Lontano da impegni politici, Seneca tuttavia non si dà per vinto:
«L'isolarsi gioverà per se stesso: da soli saremo migliori»,
precisando che le sue riflessioni nate durante l’otium
potranno giovare a tutta l'umanità, l’otium è dunque una
scelta pienamente legittima: quando non è possibile dedicarsi alla
politica, il ritiro ha comunque una giustificazione sociale perché
migliorare se stessi significa poter giovare agli altri.
Ma per Seneca
l’allontanamento dalla scena pubblica è un implicita confessione
del fallimento del progetto di creare in Nerone il modello dell’

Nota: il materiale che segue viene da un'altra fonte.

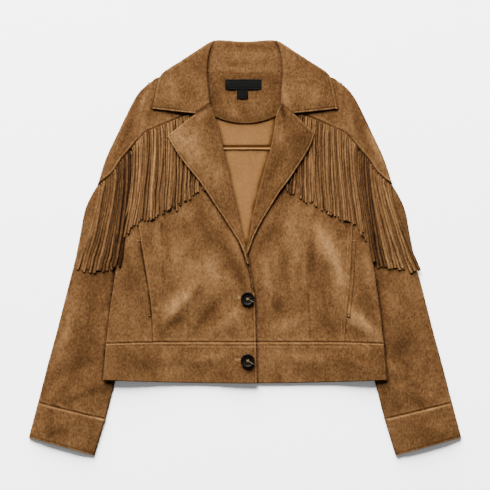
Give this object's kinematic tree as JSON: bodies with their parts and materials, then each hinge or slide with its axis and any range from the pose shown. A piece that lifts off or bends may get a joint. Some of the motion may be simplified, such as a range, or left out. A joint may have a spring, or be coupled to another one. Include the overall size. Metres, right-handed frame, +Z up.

imperatore filosofo. Nella sua vita ritirata non raggiungerà pace
interiore e sarà piuttosto un uomo inquieto che s interroga e
ripiega su se stesso. Nonostante continui a ribattere che l’otium
dello stoico non può essere inazione (i maestri stoici Zenone e
Crisippo, nel loro ritiro, furono più utili all’umanità che se si
fossero impegnati come comandanti militari o politici), Seneca,
osserva Costa, «non riesce a spiegare come sciogliere il nodo
paradossale dell’attivismo contemplativo, ma dimostrerà di aver
risolto tale paradosso nei suoi scritti seguenti o contemporanei al
De otio». Riuscirà a medicare i mali dell’anima e si
mostrerà profondo conoscitore delle debolezze umane e austero
maestro di precetti etici. (il «Seneca morale» di Dante). Pregio
del libro è l'accurata traduzione del testo filosofico, che viene
presentato al lettore con una chiara introduzione e alleggerito delle
consuete note filologiche e interpretative.